O STC depende da taxa real de câmbio, da renda do país e da do resto do mundo. Aumentos da taxa real de câmbio e da renda do resto do mundo melhoram o STC. Aumento da renda interna, piora.
Já o SCK é função do diferencial entre o juro na moeda local e o juro de aplicações na moeda estrangeira. Um aumento do juro local tende a gerar entrada de capitais; aumento da desvalorização esperada, uma saída de capitais.
Em um mercado cambial livre, a taxa de câmbio tende a se desvalorizar quando o BP é deficitário e a se valorizar quando o BP é superavitário.
Aí, criam-se alguns círculos viciosos:
1) Um aumento do juro interno gera um influxo de capitais.
2) Estes, por sua vez, tendem a revalorizar o câmbio, o que afetará as expectativas quanto à taxa de câmbio, levando à sua valorização.
3) Isto aumentará novamente o juro oferecido pela moeda local e induzirá novos influxos de capitais.
4) A entrada de capitais gera uma expansão monetária, e se o Banco Central quiser esterilizá-la irá colocar no mercado dívida interna, pressionando os juros internos para cima, e, com isso, fortalecendo ainda mais o influxo de capitais.
Diferentes e iguais
A partir desse esquema, Almonacid demonstra como essa dinâmica contribuiu para desestabilizar economias tão díspares.
Exemplo 1 - Brasil e Argentina tiveram que manter juros elevados no início dos planos de estabilização, para quebrar as expectativas inflacionárias. Esses juros induziram a influxos maciços de capitais, levando a uma apreciação do câmbio e reforçando ainda mais os juros reais positivos para os investidores externos. O câmbio atrasou, e a balança comercial, que era altamente positiva, e o STC se tornaram crescentemente negativos, agravando a situação da dívida externa e a necessidade de manter juros reais elevados.
Exemplo 2 - Japão do começo da década. O país apresentava elevados superávits em transações correntes e saídas de capitais, mas em ritmo menor que o saldo em transações correntes. Como consequência, a moeda se apreciava, o que reforçava a remuneração esperada já elevada em ienes e reduzia o incentivo à saída de capitais, reforçando o desequilíbrio entre STC e SCK.
Exemplo 3 - SCK inicialmente positivo e, depois, negativo: casos dos Tigres Asiáticos de 97-98 e Rússia de 98. Com STC negativo e SCK positivo, mas não o suficiente para financiá-lo, existe tendência para desvalorizar a moeda. Isto reduz a remuneração esperada para aplicações na moeda local e incentiva a saída de capitais. Ocorre uma desvalorização para tentar melhor o STC, que confirma as expectativas de desvalorização e favorece ainda mais a saída de capital. O processo de reequilíbrio é um longo e sofrido caminho de recessão até que o STC atinja valor compatível com o SCK.

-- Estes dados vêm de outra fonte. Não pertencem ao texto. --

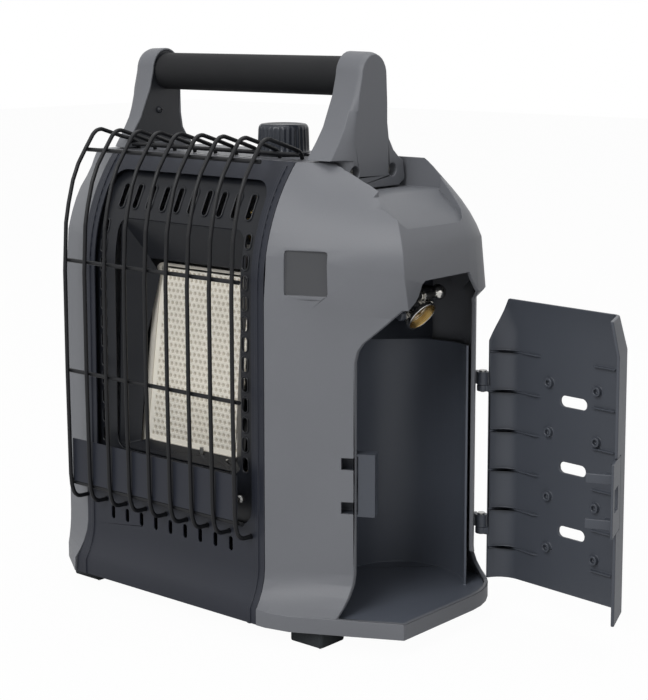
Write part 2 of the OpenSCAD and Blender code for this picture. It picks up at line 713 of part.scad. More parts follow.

Exemplo 4 - Japão 1998. Quando se abaixam os juros para induzir aumentos da demanda agregada, isso torna a remuneração dos ienes inferior à remuneração em outras moedas. Há um aumento da saída de capitais, acima do necessário para equilibrar o BP, e isso põe pressão sobre o câmbio. A desvalorização do câmbio confirma as expectativas de que manter recursos em ienes é mau negócio. Há novamente maior saída de capitais e maior desvalorização da moeda.
As recomendações dos especialistas vão desde expandir a oferta de moeda (Krugman) até aumentar despesas e cortar impostos ou aumentar a inflação (FMI). Todas essas medidas -diz Almonacid- seriam o contrário das necessárias para estabelecer o equilíbrio entre SCK e STC -que seria diminuir a saída de capitais e a necessidade de desvalorizar a moeda (aumentando os juros, quando for o caso).

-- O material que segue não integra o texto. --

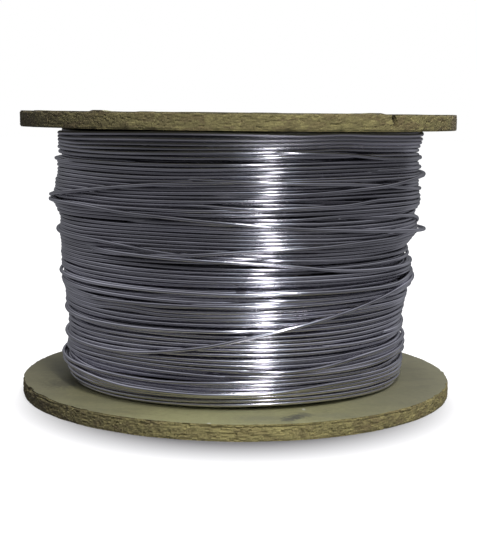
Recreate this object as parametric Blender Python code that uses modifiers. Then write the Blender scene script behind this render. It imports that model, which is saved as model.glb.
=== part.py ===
"""A round-flanged wooden reel wound with galvanized wire, standing on its lower flange.

Two discs of coarse chipboard clamp a cardboard barrel between them with three tie rods.
The rods' nuts and washers lie in recesses, so the reel stands flat on either disc.
Lengths are in metres. The reel's axis is +Z and its underside lies at Z = 0.
"""

import math

import bmesh
import bpy

MM = 0.001

# Flange discs
FLANGE_DIAMETER = 260 * MM
BOARD_THICKNESS = 9 * MM
RIM_CHAMFER = 0.6 * MM
SPINDLE_BORE_DIAMETER = 30 * MM

# Barrel, a wound cardboard tube seated in a groove of each disc
BARREL_DIAMETER = 90 * MM
BARREL_WALL = 5 * MM
GROOVE_DEPTH = 2 * MM

# Wire winding, which fills the space between the discs
TRAVERSE = 150 * MM
WIRE_DIAMETER = 2.2 * MM
WOUND_DIAMETER_AT_TOP = 219.6 * MM
WOUND_DIAMETER_AT_BOTTOM = 201 * MM
ROLL_HEIGHT = 1.5 * MM
ROLL_SPACING = 46 * MM
ROLL_CREST_ABOVE_BOARD = 111 * MM

# Tie rods with their washers and thin nuts
ROD_COUNT = 3
ROD_DIAMETER = 6 * MM
WASHER_DIAMETER = 18 * MM
WASHER_THICKNESS = 1.6 * MM
NUT_ACROSS_FLATS = 10 * MM
NUT_HEIGHT = 3.2 * MM
NUT_CHAMFER = 0.3 * MM
ROD_CHAMFER = 0.5 * MM

# Clearances
SEAT_GAP = 0.3 * MM
BOLT_HOLE_CLEARANCE = 0.3 * MM
RECESS_CLEARANCE = 0.5 * MM
NUT_SINK = 0.2 * MM
ROD_SINK = 0.4 * MM

# How finely the round pieces are divided
FLANGE_STEPS = 72
WINDING_STEPS = 36
HARDWARE_STEPS = 24
NUT_SIDES = 6

CUTTER_OVERRUN = 1 * MM
SMOOTH_ANGLE = math.radians(35)

# Sizes worked out from the ones above
OVERALL_HEIGHT = TRAVERSE + 2 * BOARD_THICKNESS
BARREL_RADIUS = BARREL_DIAMETER / 2
BARREL_INNER_RADIUS = BARREL_RADIUS - BARREL_WALL
ROD_CIRCLE_RADIUS = (SPINDLE_BORE_DIAMETER / 2 + BARREL_INNER_RADIUS) / 2
RECESS_RADIUS = WASHER_DIAMETER / 2 + RECESS_CLEARANCE
RECESS_DEPTH = NUT_SINK + NUT_HEIGHT + WASHER_THICKNESS + 2 * SEAT_GAP
WASHER_OFFSET = RECESS_DEPTH - SEAT_GAP - WASHER_THICKNESS
ROD_HOLE_RADIUS = ROD_DIAMETER / 2 + BOLT_HOLE_CLEARANCE
HALF_HARDWARE_STEP = math.pi / HARDWARE_STEPS
WINDING_BOTTOM = BOARD_THICKNESS + SEAT_GAP
WINDING_TOP = BOARD_THICKNESS + TRAVERSE - SEAT_GAP


def clear_scene():
    """Empties the scene before the reel is built."""
    for scene_object in list(bpy.data.objects):
        bpy.data.objects.remove(scene_object, do_unlink=True)


def make_collection(name):
    """Adds a collection to the scene."""
    collection = bpy.data.collections.new(name)
    bpy.context.scene.collection.children.link(collection)
    return collection


def make_material(name, colour, roughness, metallic):
    """Makes a Principled material with one colour."""
    material = bpy.data.materials.new(name)
    material.use_nodes = True
    shader = material.node_tree.nodes["Principled BSDF"]
    shader.inputs["Base Color"].default_value = (*colour, 1)
    shader.inputs["Roughness"].default_value = roughness
    shader.inputs["Metallic"].default_value = metallic
    material.diffuse_color = (*colour, 1)
    return material


def add_object(name, mesh, collection, material=None):
    """Places a mesh in a collection as a named object."""
    new_object = bpy.data.objects.new(name, mesh)
    if material:
        mesh.materials.append(material)
    collection.objects.link(new_object)
    return new_object


def turn_profile(name, profile, steps, collection, material=None, closed=True):
    """Turns an outline of (radius, height) points about Z.

    The outline runs down its outer side. A closed one comes back up its inner side,
    and an open one starts and ends on the axis.
    """
    mesh = bpy.data.meshes.new(name)
    points = [(radius, 0, height) for radius, height in profile]
    edges = [(i, i + 1) for i in range(len(points) - 1)]
    if closed:
        edges.append((len(points) - 1, 0))
    mesh.from_pydata(points, edges, [])
    turned = add_object(name, mesh, collection, material)
    screw = turned.modifiers.new("turned", "SCREW")
    screw.axis = "Z"
    screw.angle = math.tau
    screw.steps = steps
    screw.render_steps = steps
    screw.use_merge_vertices = True
    screw.merge_threshold = 0.01 * MM
    screw.use_smooth_shade = True
    return turned


def smooth_by_angle(target):
    """Shades a round piece smooth and keeps its corners sharp."""
    target.data.shade_smooth()
    target.data.set_sharp_from_angle(angle=SMOOTH_ANGLE)


def bake_modifiers(target):
    """Replaces an object's mesh by its evaluated one and shades it smooth."""
    depsgraph = bpy.context.evaluated_depsgraph_get()
    baked = bpy.data.meshes.new_from_object(target.evaluated_get(depsgraph))
    baked.name = target.name
    target.modifiers.clear()
    target.data = baked
    smooth_by_angle(target)


def make_prism(name, radius, depth, sides, collection, material=None):
    """Makes an upright prism whose lower face lies at its origin's height."""
    mesh = bpy.data.meshes.new(name)
    shape = bmesh.new()
    bmesh.ops.create_cone(
        shape, cap_ends=True, segments=sides, radius1=radius, radius2=radius, depth=depth
    )
    bmesh.ops.translate(shape, verts=shape.verts, vec=(0, 0, depth / 2))
    shape.to_mesh(mesh)
    shape.free()
    return add_object(name, mesh, collection, material)


def chamfer_edges(target, width):
    """Chamfers the sharp edges of a piece."""
    bevel = target.modifiers.new("chamfer", "BEVEL")
    bevel.width = width
    bevel.segments = 1
    bevel.limit_method = "ANGLE"
    bevel.angle_limit = math.radians(50)
    bevel.use_clamp_overlap = True


def cut(target, cutter):
    """Cuts one solid out of another."""
    boolean = target.modifiers.new(cutter.name, "BOOLEAN")
    boolean.operation = "DIFFERENCE"
    boolean.solver = "EXACT"
    boolean.object = cutter


def mark_as_cutter(cutter):
    """Shows a cutter as wires and keeps it out of the model."""
    cutter.hide_render = True
    cutter.display_type = "WIRE"


def rod_centres():
    """Where each tie rod crosses the XY plane."""
    for index in range(ROD_COUNT):
        angle = math.tau * index / ROD_COUNT
        yield ROD_CIRCLE_RADIUS * math.cos(angle), ROD_CIRCLE_RADIUS * math.sin(angle)


def flange_profile():
    """Outline of a disc, with its outer face at height 0 and its grooved face above."""
    rim = FLANGE_DIAMETER / 2
    bore = SPINDLE_BORE_DIAMETER / 2
    groove_outer = BARREL_RADIUS + SEAT_GAP
    groove_inner = BARREL_INNER_RADIUS - SEAT_GAP
    groove_floor = BOARD_THICKNESS - GROOVE_DEPTH
    return [
        (bore, BOARD_THICKNESS),
        (groove_inner, BOARD_THICKNESS),
        (groove_inner, groove_floor),
        (groove_outer, groove_floor),
        (groove_outer, BOARD_THICKNESS),
        (rim - RIM_CHAMFER, BOARD_THICKNESS),
        (rim, BOARD_THICKNESS - RIM_CHAMFER),
        (rim, RIM_CHAMFER),
        (rim - RIM_CHAMFER, 0),
        (bore, 0),
    ]


def bolt_cutter_profile():
    """Outline of what a tie rod's hole and recess take out of a disc."""
    hole_top = BOARD_THICKNESS + CUTTER_OVERRUN
    return [
        (0, hole_top),
        (ROD_HOLE_RADIUS, hole_top),
        (ROD_HOLE_RADIUS, RECESS_DEPTH),
        (RECESS_RADIUS, RECESS_DEPTH),
        (RECESS_RADIUS, -CUTTER_OVERRUN),
        (0, -CUTTER_OVERRUN),
    ]


def make_flange(name, outer_face_height, flipped, parts, cutters, material):
    """Makes a disc with its bore, barrel groove and three recessed rod holes.

    Each hole is turned by half a step, so that its corners lie off the disc's radial edges.
    """
    flange = turn_profile(name, flange_profile(), FLANGE_STEPS, parts, material)
    for index, (x, y) in enumerate(rod_centres(), start=1):
        cutter_name = f"{name}_hole_{index}"
        cutter = turn_profile(
            cutter_name, bolt_cutter_profile(), HARDWARE_STEPS, cutters, closed=False
        )
        cutter.parent = flange
        cutter.location = (x, y, 0)
        cutter.rotation_euler.z = HALF_HARDWARE_STEP
        mark_as_cutter(cutter)
        cut(flange, cutter)
    flange.location.z = outer_face_height
    flange.rotation_euler.x = math.pi if flipped else 0
    return flange


def make_barrel(parts, material):
    """Makes the tube that the wire is wound on, seated in both grooves."""
    bottom = BOARD_THICKNESS - GROOVE_DEPTH + SEAT_GAP
    top = OVERALL_HEIGHT - bottom
    profile = [
        (BARREL_INNER_RADIUS, top),
        (BARREL_RADIUS, top),
        (BARREL_RADIUS, bottom),
        (BARREL_INNER_RADIUS, bottom),
    ]
    return turn_profile("barrel", profile, WINDING_STEPS, parts, material)


def wound_radius(height):
    """Outer radius of the winding, which tapers downwards in soft rolls."""
    share = (height - WINDING_BOTTOM) / (WINDING_TOP - WINDING_BOTTOM)
    taper = WOUND_DIAMETER_AT_BOTTOM / 2
    taper += share * (WOUND_DIAMETER_AT_TOP - WOUND_DIAMETER_AT_BOTTOM) / 2
    from_crest = height - BOARD_THICKNESS - ROLL_CREST_ABOVE_BOARD
    return taper + ROLL_HEIGHT * math.cos(math.tau * from_crest / ROLL_SPACING)


def winding_profile():
    """Outline of the winding: one ridge for each turn of its outer layer."""
    bore = BARREL_RADIUS + SEAT_GAP
    width = WINDING_TOP - WINDING_BOTTOM
    turns = int(width / WIRE_DIAMETER)
    pitch = width / turns
    furrow = WIRE_DIAMETER / 2
    profile = [(bore, WINDING_TOP), (wound_radius(WINDING_TOP) - furrow, WINDING_TOP)]
    for turn in range(turns):
        crest = WINDING_TOP - (turn + 0.5) * pitch
        valley = WINDING_TOP - (turn + 1) * pitch
        profile.append((wound_radius(crest), crest))
        profile.append((wound_radius(valley) - furrow, valley))
    profile.append((bore, WINDING_BOTTOM))
    return profile


def make_winding(parts, material):
    """Makes the wound wire as one ridged solid around the barrel."""
    return turn_profile("wire_winding", winding_profile(), WINDING_STEPS, parts, material)


def make_tie_rod(index, x, y, parts, material):
    """Makes a rod that reaches from the recess in one disc to the other."""
    length = OVERALL_HEIGHT - 2 * ROD_SINK
    name = f"tie_rod_{index}"
    rod = make_prism(name, ROD_DIAMETER / 2, length, HARDWARE_STEPS, parts, material)
    rod.location = (x, y, ROD_SINK)
    chamfer_edges(rod, ROD_CHAMFER)
    bake_modifiers(rod)
    return rod


def make_washer(name, x, y, bottom, parts, material):
    """Makes a wide washer that spreads a nut's load over the board."""
    profile = [
        (ROD_HOLE_RADIUS, WASHER_THICKNESS),
        (WASHER_DIAMETER / 2, WASHER_THICKNESS),
        (WASHER_DIAMETER / 2, 0),
        (ROD_HOLE_RADIUS, 0),
    ]
    washer = turn_profile(name, profile, HARDWARE_STEPS, parts, material)
    washer.location = (x, y, bottom)
    return washer


def make_nut(name, x, y, bottom, parts, cutters, material):
    """Makes a thin hexagon nut with its bore."""
    across_corners = NUT_ACROSS_FLATS / math.cos(math.pi / NUT_SIDES)
    nut = make_prism(name, across_corners / 2, NUT_HEIGHT, NUT_SIDES, parts, material)
    chamfer_edges(nut, NUT_CHAMFER)
    bore_length = NUT_HEIGHT + 2 * CUTTER_OVERRUN
    bore = make_prism(f"{name}_bore", ROD_HOLE_RADIUS, bore_length, HARDWARE_STEPS, cutters)
    bore.parent = nut
    bore.location.z = -CUTTER_OVERRUN
    mark_as_cutter(bore)
    cut(nut, bore)
    nut.location = (x, y, bottom)
    return nut


def make_hardware(parts, cutters, material):
    """Makes each tie rod with a washer and a nut at both of its ends."""
    washer_bottoms = {
        "lower": WASHER_OFFSET,
        "upper": OVERALL_HEIGHT - WASHER_OFFSET - WASHER_THICKNESS,
    }
    nut_bottoms = {"lower": NUT_SINK, "upper": OVERALL_HEIGHT - NUT_SINK - NUT_HEIGHT}
    for index, (x, y) in enumerate(rod_centres(), start=1):
        make_tie_rod(index, x, y, parts, material)
        for end in ("lower", "upper"):
            make_washer(f"{end}_washer_{index}", x, y, washer_bottoms[end], parts, material)
            make_nut(f"{end}_nut_{index}", x, y, nut_bottoms[end], parts, cutters, material)


def main():
    """Builds the reel."""
    clear_scene()
    parts = make_collection("galvanized_wire_reel")
    cutters = make_collection("cutters")
    chipboard = make_material("chipboard", (0.24, 0.22, 0.11), 0.8, 0.0)
    cardboard = make_material("cardboard", (0.36, 0.25, 0.15), 0.9, 0.0)
    galvanized = make_material("galvanized_wire", (0.42, 0.43, 0.46), 0.38, 1.0)
    zinc_plated = make_material("zinc_plated_steel", (0.55, 0.56, 0.58), 0.3, 1.0)
    make_flange("lower_flange", 0, False, parts, cutters, chipboard)
    make_flange("upper_flange", OVERALL_HEIGHT, True, parts, cutters, chipboard)
    make_barrel(parts, cardboard)
    make_winding(parts, galvanized)
    make_hardware(parts, cutters, zinc_plated)


main()
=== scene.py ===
"""The looks of a chipboard reel wound with galvanized wire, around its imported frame.

The file is laid out as a Blender add-on and run as a script. Each operator makes one piece, or
one group of like pieces, and the last one makes the stage. Lengths are in metres, and angles
run round the reel's axis from the front, towards its right side.
"""

import math

import bmesh
import bpy
import numpy as np
from bpy.props import FloatProperty, FloatVectorProperty, IntProperty, PointerProperty
from bpy.types import Operator, Panel, PropertyGroup
from mathutils import Matrix, Vector


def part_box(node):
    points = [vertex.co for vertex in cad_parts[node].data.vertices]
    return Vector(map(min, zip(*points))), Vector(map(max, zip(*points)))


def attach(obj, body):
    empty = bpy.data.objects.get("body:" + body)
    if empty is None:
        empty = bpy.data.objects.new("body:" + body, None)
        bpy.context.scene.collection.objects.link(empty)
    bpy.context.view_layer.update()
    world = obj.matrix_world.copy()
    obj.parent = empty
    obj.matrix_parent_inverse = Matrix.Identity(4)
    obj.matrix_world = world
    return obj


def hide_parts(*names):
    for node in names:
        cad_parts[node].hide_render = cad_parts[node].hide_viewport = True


bl_info = {
    "name": "Galvanized Wire Reel",
    "version": (1, 0, 0),
    "blender": (4, 5, 0),
    "location": "3D View > Sidebar > Wire Reel",
    "description": "Makes a chipboard reel wound with galvanized wire around its frame",
    "category": "Add Mesh",
}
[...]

Conclui Almonacid que, para fins da dinâmica deste processo, o que importa é a relação entre o STC e o SCK e não o valor absoluto de um e de outro.
As soluções para a nova ordem mundial passam pela criação de uma moeda única mundial, permitindo à política monetária se concentrar, mais uma vez, em evitar ou minimizar exageros nos mercados de outros ativos (ações, imóveis, bens e serviços), como numa economia fechada. Ou, então, a criação de um órgão supranacional, que atue como um banco central, minimizando as corridas contra moedas de países.
Enquanto não amadurece esta solução, diz Almonacid, os países têm que usar todos os instrumentos de política econômica disponíveis para evitar desequilíbrio no BP, especialmente se eles acumulam sob forma de dívida externa elevada, porque a dívida torna o país dependente das expectativas e da vontade dos estrangeiros.